There are a ton of things to be excited about in UVa’s performance this week - and while we could start of with some of the amazing individual efforts, I want to get going with this team effort and great turnaround from the previous week. Following a three INT performance against Miami, Bryce Perkins and the entire Wahoo team committed zero turnovers on Saturday - a hugely beneficial performance that kept Duke from having very little comfortable field position during the day. The excellent special teams play (more on that in a second) obviously also contributed to the field position, but by simply keeping possession of the ball, the Hoos offense and return team limited the ways in which Duke could turn around the game.

Kick Returns

Starting with Joe Reed’s opening 37 yarder, the Hoos were phenomenal in the kick return department this week. Special Teams Coordinator Ricky Brumfield definitely earned his paycheck this week - not just in statistical production, but also via a scheme that clearly had the Blue Devils befuddled. The Hoos sent both Tavares Kelly and Chuck Davis back on punt returns, resulting in some confusion for the kick coverage unit, 3 sizeable returns (of 27, 29, and 43 yards), and an interference penalty to boot. Creative...productive...and antagonizing! I love it.

Pretty Much Everything the Defense Did

Call this broad answer a cop out if you will, but it’s impossible to single out one or two stars in an outstanding performance by the entire defense in Durham. Bryce Hall was his usual magnificent self (outside of the late hit out of bounds…) and made multiple fantastic plays in big spots. The pass rush accounted for four sacks, including two HUGE ones on a late series that helped Virginia regain some momentum before their touchdown that put the game out of reach. Some UVa teams of recent memory would’ve conceded a lead-switching drive to Daniel Jones in the fourth quarter and the game on the line - but this team slammed the door shut on any hopes for a Duke comeback. Speaking of Daniel Jones - he REALLY loves to throw it to UVa players apparently - as both Juan Thornhill and Bryce Hall padded their interception stats on Saturday.

What Didn’t Went Well

The Field Goal Kick in the First Half

I feel bad for picking on Delaney here - especially after he essentially won the game last week against Miami - but when everyone played so well, it’s hard to come up with negatives to gripe about! While his first miss was certainly makable, the second one was more of a “what the heck” try late in the first half. I’m fine with taking the points in scenario #1 (fourth and short up 14 early...makes it’s a 3 score game)...but when you miss the kick, the decision looks terrible in hindsight.

Regardless, one major complaint I had with the team (which ended up amounting to nothing, thankfully) was having only 14 points to start the game following four trips to Duke’s side of the field - and missing two kicks is an obvious part of that.

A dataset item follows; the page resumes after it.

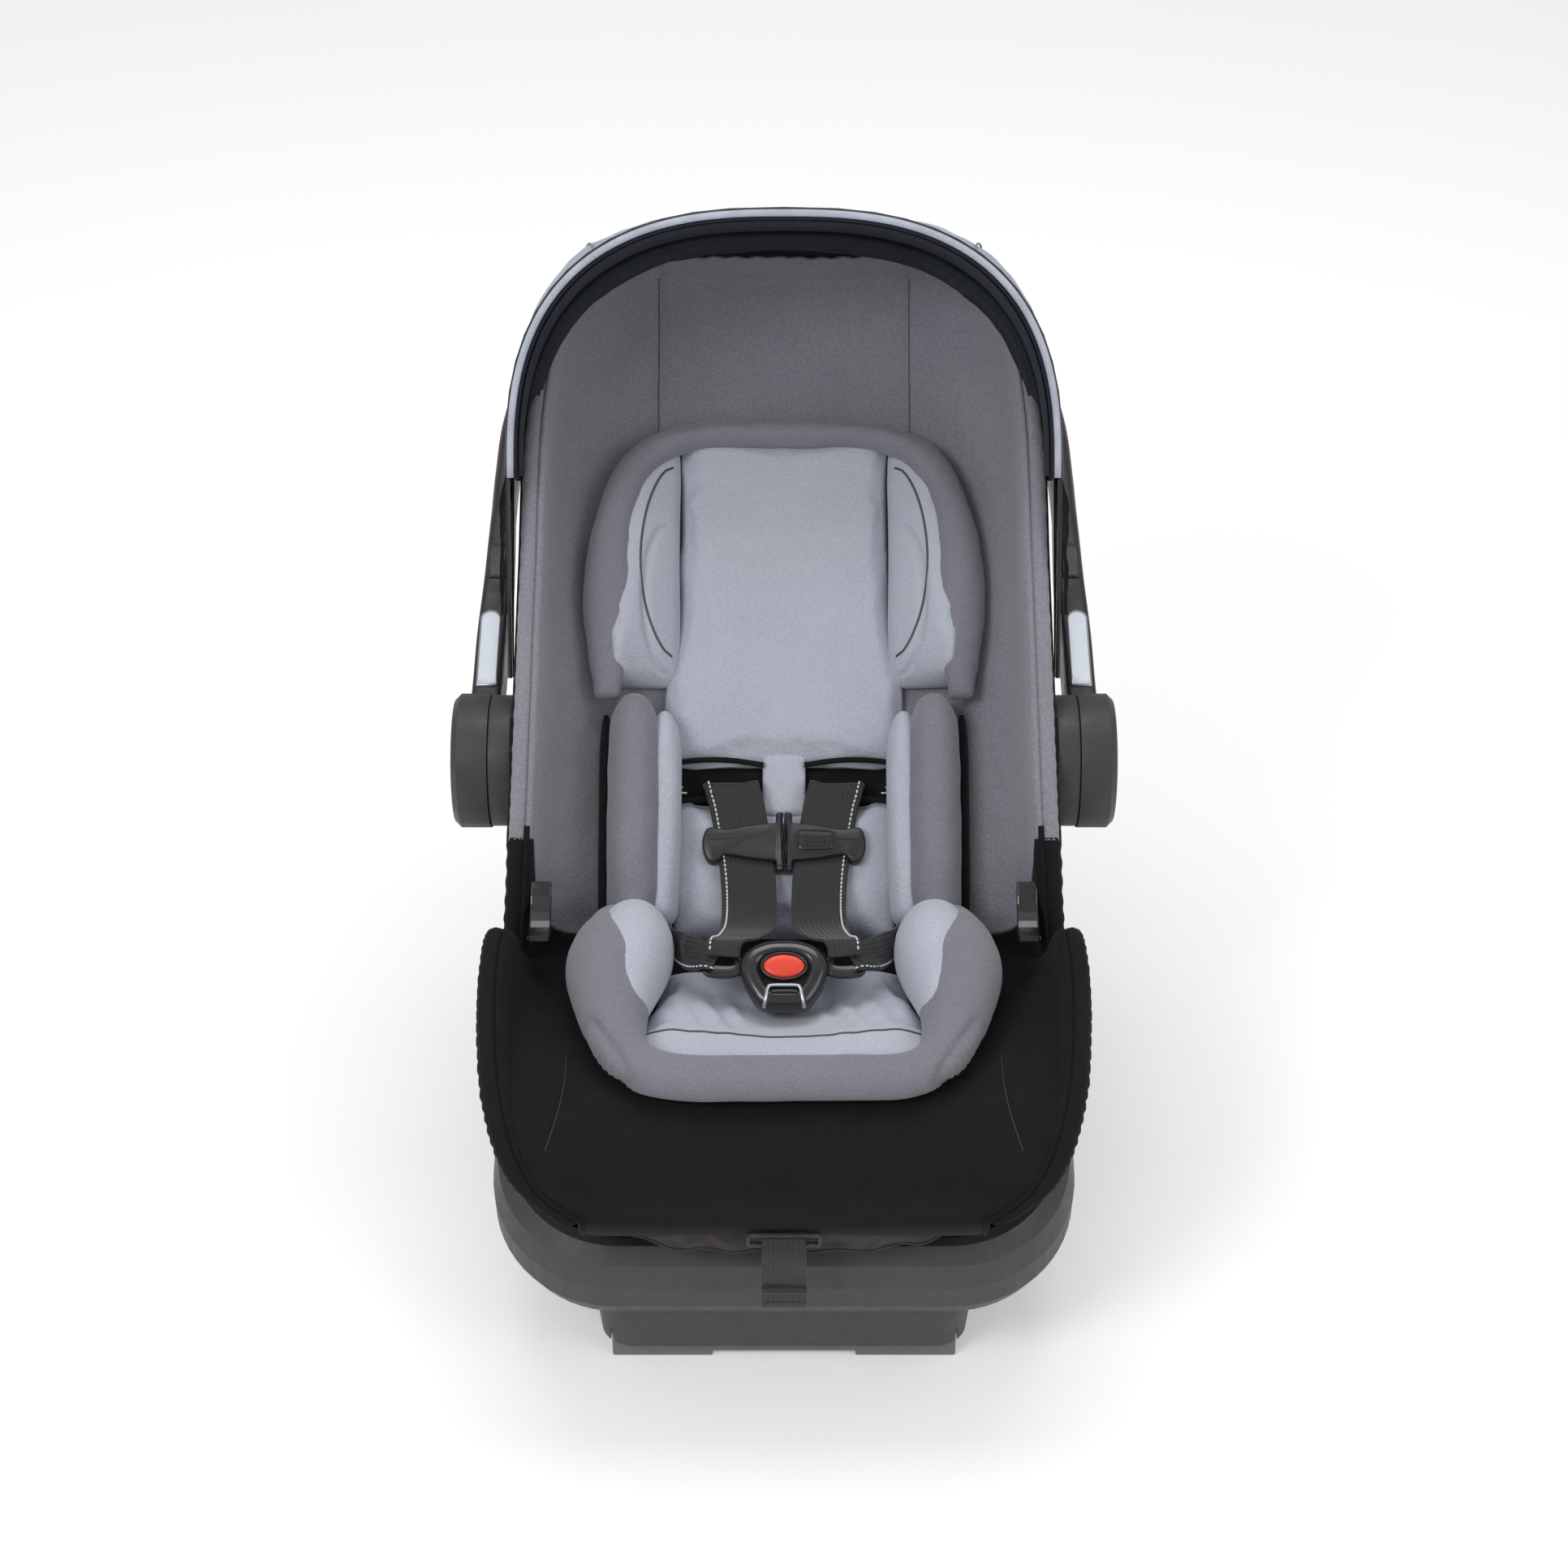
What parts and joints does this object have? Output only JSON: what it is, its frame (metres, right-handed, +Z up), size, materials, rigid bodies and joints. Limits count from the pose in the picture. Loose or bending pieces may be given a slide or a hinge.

Really this is my larger point of my second Didn’t Went Well:

Not Putting the Game Away Early

I know Virginia won by 14, but the game wasn’t really wrapped up until late in the fourth quarter and it could have been much closer to a sure thing much earlier in the game if the Hoos had taken more advantage of their complete domination of the Blue Devils in the first half. Duke couldn’t get anything going on offense in the first half and UVa largely looked unstoppable in their offensive execution - until drives stalled on the Duke side of the field. I know it thankfully didn’t matter - but when we talk about the team making the jump from “not terrible” to “good!”...good teams put teams away. UVa let Duke hang around a little more than they should have.

All is well, though - the Hoos are in great shape to make consecutive bowl games and can even start thinking about challenging for the Coastal title...which will probably require beating the Heels this weekend.